In Lissabon, dem Zentrum der saudade, gibt es immer noch viele, die ihren Weltschmerz in Portwein ertränken, während sie mit eisernem Schweigen den Klängen des traditionellen Fado lauschen. Dabei scheint die Sonne an rund 300 Tagen im Jahr auf die alten Kacheln der Häuserfassaden und lässt sie glänzen. Die Stadt drum herum strebt der Moderne entgegen, besteht vor allem aus Baugruben, Kränen und Absperrungen. Lissabon wird aufgepäppelt, poliert, konserviert.
Portugal ist eben erwacht, und nirgendwo spüren das Reisende stärker als in der Hauptstadt. Sie boomt, als wäre sie gerade erst entdeckt worden. Neben Erasmus-Studierenden zieht es Junge, Hipster, Kreative und Entrepreneurs aus dem Ausland in die Metropole, wo das Leben – abgesehen von den Mieten – noch preiswert ist, mit all seinem Nachtleben, dem Surfen, der exzellenten Küche.
Zwischen IT-Zentrum und Kulturszene: Lissabon glänzt mit Vielfältigkeit
Seit 2016 treffen sich in Lissabon jedes Jahr gut 70 000 Expertinnen und Experten bei der "Web Summit", der weltgrößten Technologie-Konferenz – was Lissabon zum Liebling der internationalen IT-Szene macht. Konzerne wie Google oder Microsoft haben hier Dependancen eröffnet, BMW und Mercedes ebenso. Und kürzlich erst kürte das Reisemagazin "Time Out" Arroios zum trendigsten Viertel der Welt – es hängte die Konkurrenz aus Tokio, Berlin und New York ab. Ein Viertel mit hoher Lebensqualität, Kultur, Open-Air-Galerien, Restaurants. Hier vertragen sich Klassik und Moderne, und die Menschen schätzen die Vielfalt. Dazu ist dieses Bairro sicher und vor allem tolerant, bringt es doch Kunst und Kultur des afrikanischen und des südamerikanischen Kontinents zusammen.

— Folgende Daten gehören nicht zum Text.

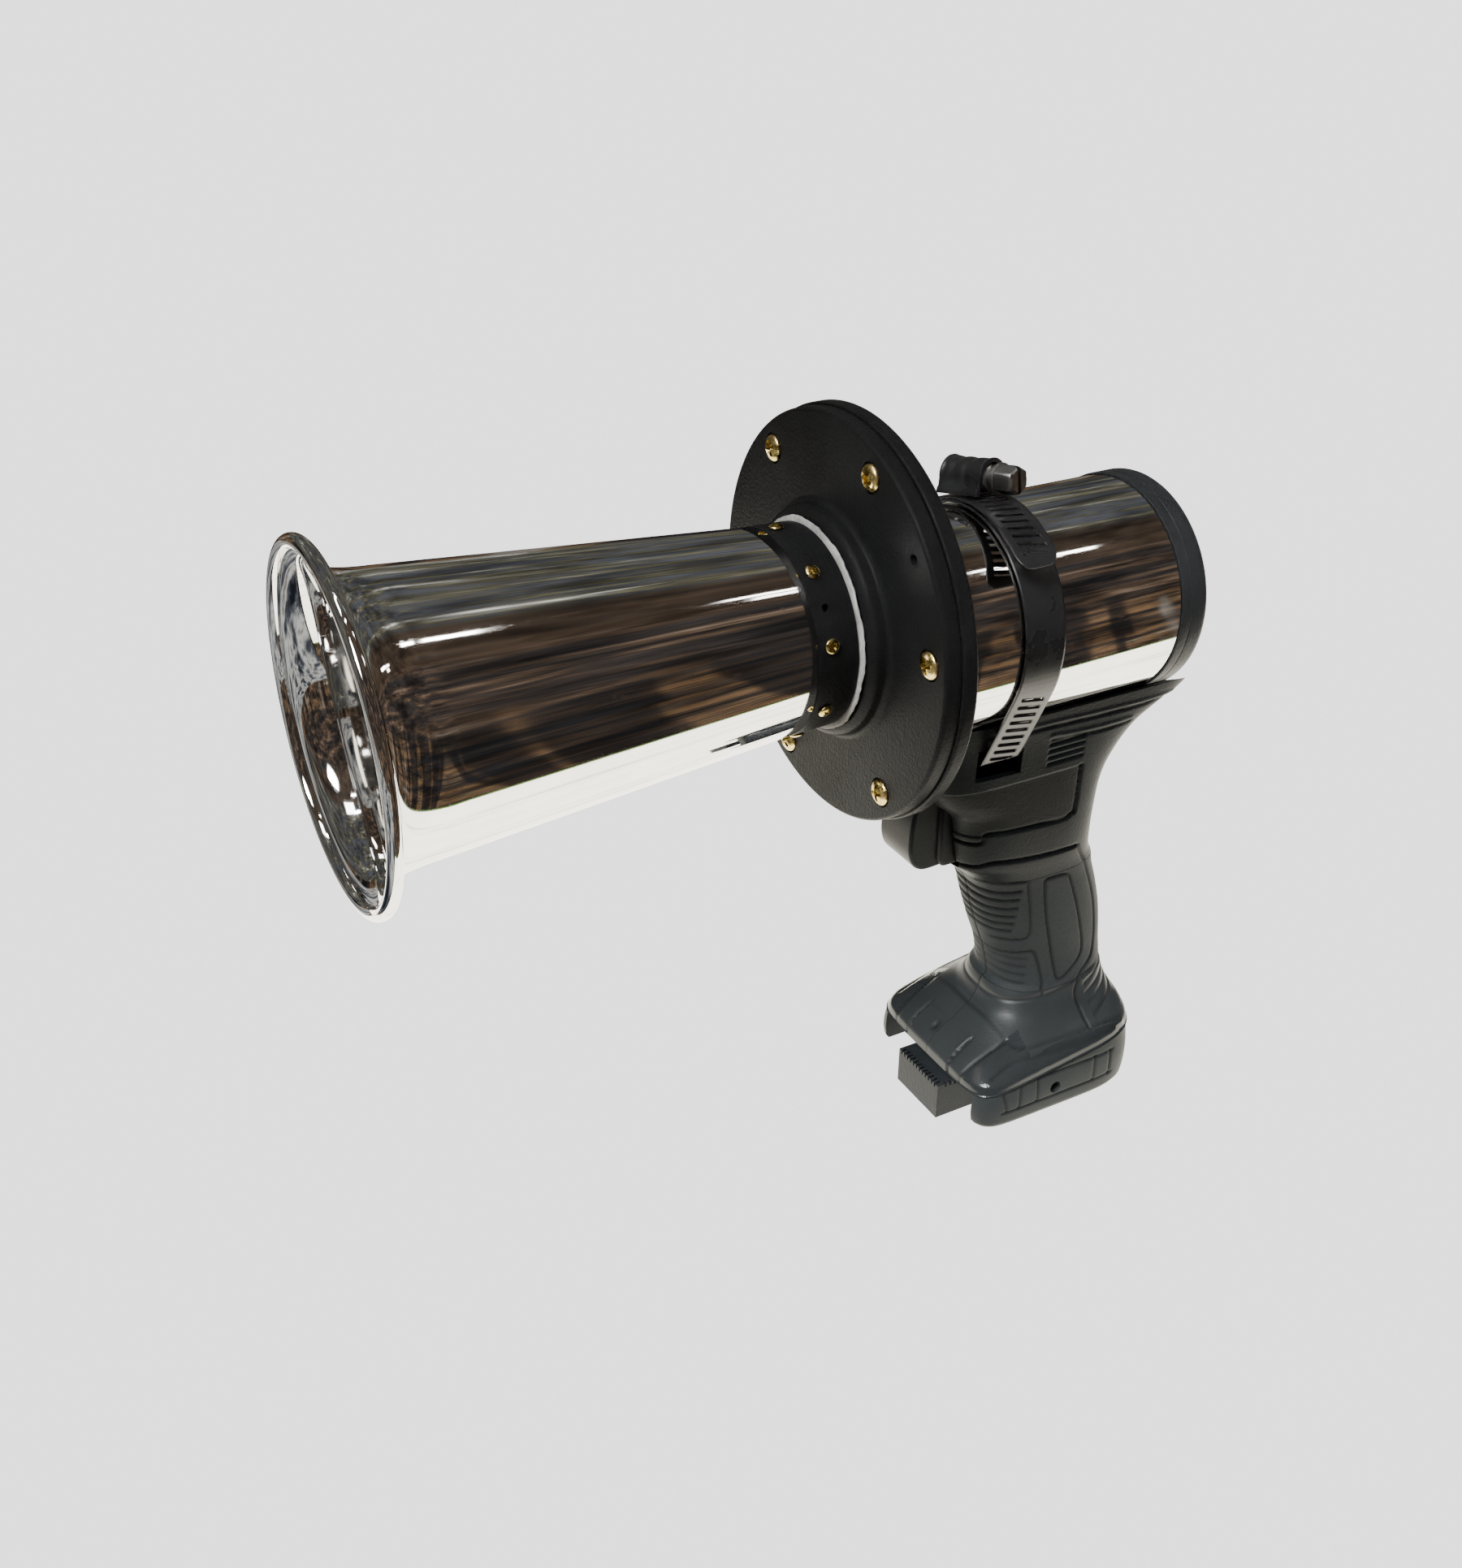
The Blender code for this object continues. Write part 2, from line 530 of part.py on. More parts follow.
# ---- pistol handle -------------------------------------------------------------------------
# Each row: height, half width, front, rear, squareness (front and rear where they differ).
# The foot's rows end in their tilt, because the hood slopes down to the front.
SEAM_TILT = 0.14
FOOT_ROWS = [(24.4, 33.8, -33.2, 38.4, (7.0, 4.2), SEAM_TILT), (27.0, 33.4, -33.0, 38.3, (6.0, 4.0), SEAM_TILT),
             (30.2, 30.8, -30.0, 38.0, (4.6, 3.6), 0.13), (34.0, 25.8, -22.4, 37.2, (3.8, 3.2), 0.10),
             (39.4, 21.2, -14.4, 36.2, (3.0, 2.9), 0.05)]
GRIP_ROWS = [(48.0, 18.2, -10.0, 35.0, 2.6), (58.0, 17.2, -12.0, 34.2, 2.5),
             (69.0, 17.4, -16.0, 32.8, 2.5), (80.0, 17.8, -19.6, 30.0, 2.5),
             (90.0, 18.2, -22.4, 26.4, 2.6)]
HEAD_ROWS = [(98.0, 19.2, -28.0, 23.0, 2.9), (104.0, 20.2, -35.0, 21.2, 3.3),
             (114.0, 21.0, -37.0, 20.0, 3.8), (124.0, 21.4, -39.0, 20.4, 4.0),
             (131.0, 21.6, -46.0, 22.2, 4.2), (138.0, 21.8, -49.5, 26.0, 4.4),
             (146.0, 22.2, -50.0, 32.8, 4.6), (152.0, 22.8, -50.0, 41.6, 5.0),
             (157.0, 23.6, -50.0, 49.4, 5.5), (161.0, 24.2, -49.5, 52.0, 6.0)]
SLEEVE_LOW, SLEEVE_HIGH = 46.0, 95.0
SLEEVE_START = (SLEEVE_LOW, 18.8, -11.4, 35.6, 2.6)
SLEEVE_STOP = (SLEEVE_HIGH, 18.7, -25.6, 24.8, 2.8)


def inset(row, amount):
    z, half_width, front, rear, power = row[:5]
    tilt = row[5] if len(row) > 5 else 0.0
    return oval(z, half_width - amount, front + amount, rear - amount, power, tilt)


def handle_body(name, mat):
    """Outside of both halves, waisted where the rubber sleeve sits."""
    waist = RUBBER + 2 * GAP
    rows = [inset(r, 0.0) for r in FOOT_ROWS]
    start = (SLEEVE_LOW - GAP, *SLEEVE_START[1:])
    stop = (SLEEVE_HIGH + GAP, *SLEEVE_STOP[1:])
    rows += [inset(start, 0.0), inset(start, waist)]
    rows += [inset(r, waist) for r in GRIP_ROWS]
    rows += [inset(stop, waist), inset(stop, 0.0)]
    rows += [inset(r, 0.0) for r in HEAD_ROWS]
    return loft(name, rows, mat)


def handle_room():
    """Hollow inside the halves, open at the foot."""
    deep = RUBBER + GAP + SHELL
    rows = [oval(16.0, 22.0, -12.0, 31.0, 4.0), oval(30.0, 22.0, -12.0, 31.0, 4.0),
            oval(41.0, 14.0, -6.0, 29.0, 3.0)]
    rows += [inset(r, deep) for r in GRIP_ROWS]
    rows += [inset(r, SHELL) for r in HEAD_ROWS[:6]]
    rows.append(oval(149.6, 19.0, -47.0, 30.0, 4.4))
    return loft("cut_room", rows, None, CUTTERS)


def handle_half(name, side, cutters):
    half = handle_body(name, SHELL_PLASTIC)
    boolean(half, cutters["room"])
    if side > 0:
        for label, y, z, reach in HANDLE_SCREWS:
            boss = rod(f"boss_{label}", (GAP, y, z), (reach, y, z), 3.6, None, 10, CUTTERS)
            boolean(half, boss, 'UNION')
            bore = rod(f"bore_{label}", (-1.0, y, z), (9.0, y, z), 1.8, None, 8, CUTTERS)
            boolean(half, bore)
    else:
        for label, y, z, reach in HANDLE_SCREWS:
            boss = rod(f"post_{label}", (-GAP, y, z), (-reach, y, z), 4.6, None, 10, CUTTERS)
            boolean(half, boss, 'UNION')
            bore = rod(f"passage_{label}", (1.0, y, z), (-12.0, y, z), 1.8, None, 8, CUTTERS)
            boolean(half, bore)
            well = rod(f"well_{label}", (-8.3, y, z), (-40.0, y, z), 3.2, None, 10, CUTTERS)
            boolean(half, well)
    for key in ("can", "cap", "channel", "trigger", "slot", "lead"):
        boolean(half, cutters[key])
    boolean(half, cutters["left" if side > 0 else "right"], 'INTERSECT')
    return half


def handle():
    cutters = {
        "room": handle_room(),
        "can": rod("cut_cradle", (0, -90, CAN_Z), (0, 90, CAN_Z), CAN_R + 0.5, None, 56, CUTTERS),
        "cap": rod("cut_cap_seat", (0, CAN_REAR_Y - 0.4, CAN_Z), (0, 90, CAN_Z), CAN_R + 1.1, None, 56, CUTTERS),
        "channel": box("cut_channel", (-27.0, -60, -5), (27.0, 32.4, 17.6), None, CUTTERS),
        "trigger": box("cut_trigger", (-11.0, -60, 103.6), (11.0, -18, 133.4), None, CUTTERS),
        "slot": box("cut_band_slot", (-40, SLOT_Y - 8.4, 141.0), (40, SLOT_Y + 8.4, 152.6), None, CUTTERS),
        "lead": rod("cut_lead", (0, -2, 140), (0, -2, 160), 3.0, None, 12, CUTTERS),
        "left": box("cut_left", (GAP / 2, -90, -10), (60, 90, 200), None, CUTTERS),
        "right": box("cut_right", (-60, -90, -10), (-GAP / 2, 90, 200), None, CUTTERS),
    }
    handle_half("handle_left", 1, cutters)
    handle_half("handle_right", -1, cutters)


def grip_sleeve():
    """Rubber overmould round the grip."""
    rows = [SLEEVE_START] + GRIP_ROWS + [SLEEVE_STOP]
    sleeve = loft("grip_sleeve", [inset(r, 0.0) for r in rows], GRIP_RUBBER)
    first, last = list(rows[0]), list(rows[-1])
    first[0] -= 1.0
    last[0] += 1.0
    core = loft("cut_sleeve", [inset(r, RUBBER) for r in [first] + GRIP_ROWS + [last]], None, CUTTERS)
    boolean(sleeve, core)
    _, y, z, _ = next(row for row in HANDLE_SCREWS if row[0] == "grip")
    boolean(sleeve, rod("cut_sleeve_well", (-10.0, y, z), (-30.0, y, z), 3.2, None, 10, CUTTERS))
    return sleeve


def foot_rail(name, side):
    """Side skirt of the foot: battery rail inside, grooved panel outside."""
    rows = [oval(7.0, 33.2, -31.4, 36.6, (9.0, 4.4)), oval(8.4, 34.2, -32.6, 37.8, (9.0, 4.4)),
            oval(16.0, 34.6, -33.2, 38.6, (8.0, 4.4), 0.05),
            oval(24.0, 33.8, -33.2, 38.4, (7.0, 4.2), SEAM_TILT)]
    rail = loft(name, rows, SHELL_PLASTIC)
    boolean(rail, box(f"cut_{name}_channel", (-27.0, -60, -5), (27.0, 32.4, 40), None, CUTTERS))
    low, high = sorted((side * GAP / 2, side * 60))
    boolean(rail, box(f"cut_{name}_side", (low, -90, -5), (high, 90, 60), None, CUTTERS), 'INTERSECT')
    if side > 0:
        hole = rod(f"cut_{name}_hole", (30.6, -1.6, 16.3), (40.0, -1.6, 16.3), 2.2, None, 12, CUTTERS)
        boolean(rail, hole)
    return rail


def handle_screws():
    for label, y, z, _ in HANDLE_SCREWS:
        pan_screw(f"handle_screw_{label}", (-8.6, y, z), (-1, 0, 0), 2.9, 1.8, 1.45, 15.0)


def trigger():
    outline = [(-28.0, 132.6), (-48.4, 132.6), (-50.6, 127.0), (-51.8, 119.0), (-51.6, 112.4),
               (-49.6, 107.2), (-45.4, 104.8), (-28.0, 104.8)]
    obj = plate("trigger", outline, -10.4, 10.4, TRIGGER_PLASTIC)
    bevel(obj, 3.2, 3, 30.0)
    return obj


def trigger_spring():
    turns, radius, start, end = 5, 3.0, -27.2, -6.0
    curve = bpy.data.curves.new("trigger_spring", 'CURVE')
    curve.dimensions = '3D'
    curve.bevel_depth = mm(0.45)
    curve.bevel_resolution = 1
    curve.use_fill_caps = True
    spline = curve.splines.new('POLY')
    count = turns * 9
    spline.points.add(count)
    for i, point in enumerate(spline.points):
        angle = 2 * math.pi * turns * i / count
        place = mm(radius * math.cos(angle), start + (end - start) * i / count,
                   118.0 + radius * math.sin(angle))
        point.co = (*place, 1.0)
    curve.materials.append(STEEL)
    obj = bpy.data.objects.new("trigger_spring", curve)
    PARTS.objects.link(obj)
    return obj


def switch_body():
    body = box("switch_body", (-9.5, -13.0, 104.0), (9.5, 12.0, 130.0), TERMINAL_PLASTIC)
    boolean(body, rod("cut_spring_pocket", (0, -20, 118), (0, 4, 118), 4.2, None, 16, CUTTERS))
    return body


def terminal_block():
    """Contact block that the battery slides on to."""
    block = box("terminal_block", (-12.3, -36.0, 0.0), (12.3, 14.0, 14.0), TERMINAL_PLASTIC)
    bevel(block, 0.8, 2, 30.0)
    boolean(block, box("cut_terminal_stem", (-9.0, -10.0, 13.0), (9.0, 12.0, 27.0), None, CUTTERS), 'UNION')
    return block


def leads():
    for name, x, mat in (("battery_lead_positive", 4.0, LEAD_RED), ("battery_lead_negative", -4.0, LEAD_BLACK)):
        wire(name, [(x, 4, 28.2), (x, 8, 36), (x, 16, 49), (1.2 * x, 20, 62), (1.2 * x, 16, 77),
                    (1.2 * x, 8, 91), (1.2 * x, 4, 102.8)], 1.3, mat)
    wire("motor_lead", [(0, 2, 131.4), (0, 0, 136), (0, -2, 143), (0, -2, 150), (0, -2, 158)],
         1.6, LEAD_RED)


trumpet()
neck_collar()
neck_screws()
seal_bead()
diaphragm_cover()
neck_spigot()
cover_screws()
diaphragm_stack()
diaphragm_housing()
motor_can()
motor_end_cap()
magnet("magnet_left", 1)
magnet("magnet_right", -1)
armature()
motor_supports()
clamp_band()
clamp_housing()
clamp_screw()
handle()
grip_sleeve()
foot_rail("foot_rail_left", 1)
foot_rail("foot_rail_right", -1)
handle_screws()
trigger()
trigger_spring()
switch_body()
terminal_block()
leads()
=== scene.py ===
"""Looks of the hand-held motor horn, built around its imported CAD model. Metres, row frame."""

import json
import math

import bmesh
import bpy
import numpy as np
from mathutils import Matrix, Vector


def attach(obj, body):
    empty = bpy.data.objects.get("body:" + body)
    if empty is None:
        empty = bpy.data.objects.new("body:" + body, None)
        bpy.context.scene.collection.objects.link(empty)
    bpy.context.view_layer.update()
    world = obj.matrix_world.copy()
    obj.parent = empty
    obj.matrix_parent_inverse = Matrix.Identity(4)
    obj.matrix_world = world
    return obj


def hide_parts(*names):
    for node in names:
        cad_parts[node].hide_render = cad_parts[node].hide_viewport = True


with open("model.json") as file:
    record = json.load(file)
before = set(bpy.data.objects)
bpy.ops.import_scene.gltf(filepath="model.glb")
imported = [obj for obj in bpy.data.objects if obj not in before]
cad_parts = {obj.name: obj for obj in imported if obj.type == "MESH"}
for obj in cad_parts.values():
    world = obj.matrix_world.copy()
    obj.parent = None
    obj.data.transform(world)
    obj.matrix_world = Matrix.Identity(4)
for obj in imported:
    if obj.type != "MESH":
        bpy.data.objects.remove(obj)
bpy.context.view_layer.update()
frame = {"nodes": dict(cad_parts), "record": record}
MM = 0.001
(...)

Die Stadt hat auch ihre einst düstere Hafenpromenade zu einer Flaniermeile herausgeputzt, auf der Straßenkünstlerinnen ihre Werke anbieten, Musiker spielen und Gäste sich wie Lisboetas in Liegestühlen sonnen; sie lesen, rasten und halten zumeist überteuerte Getränke in der Hand. Unterhalb der Brücke des 25. April beheimatet Alcântara, bis zuletzt verwahrloste Industriehafenzone, die LX Factory, eine Location für Kultur, Gastronomie und Wirtschaft, die mit Kaffeehäusern, Genusstempeln, Designershops und Buchläden ziemlich cool ist.

Beinahe an jeder Ecke treffen Neues und Altes aufeinander. Kaum eine andere europäische Hauptstadt verändert derzeit ihr Antlitz so schnell wie diese, und kaum eine hat kurz vor Corona einen größeren Andrang Reisender erlebt. Doch egal, wie schnell die Stadt wächst, im Kern bleibt sie ein Dorf, in dem die Menschen einander kennen.
Weil nur einer es versteht, die Spanne zwischen Weltmacht und Weltschmerz in seinen Gedichten zu vereinen, muss sich heute jedes Kind im Land durch das Meisterwerk von Nationaldichter Luís de Camões quälen. Die Lusiaden sind ein Lobgesang auf die Epoche der Portugiesen im 15. Jahrhundert, verpackt in Poesie. Eine Erfolgsgeschichte über tapfere Helden und sprechende Gottheiten, die – was sonst – viel saudade erzeugt. Denn die Lusiaden, also die Nachkommen des Gottessohnes Lusus, sind die Portugiesen selbst. Und in Camões’ Werk sind sie die Gefeierten, die Unverwüstbaren. Die, die neben der guten und der schlechten immer eine portugiesische Lösung finden.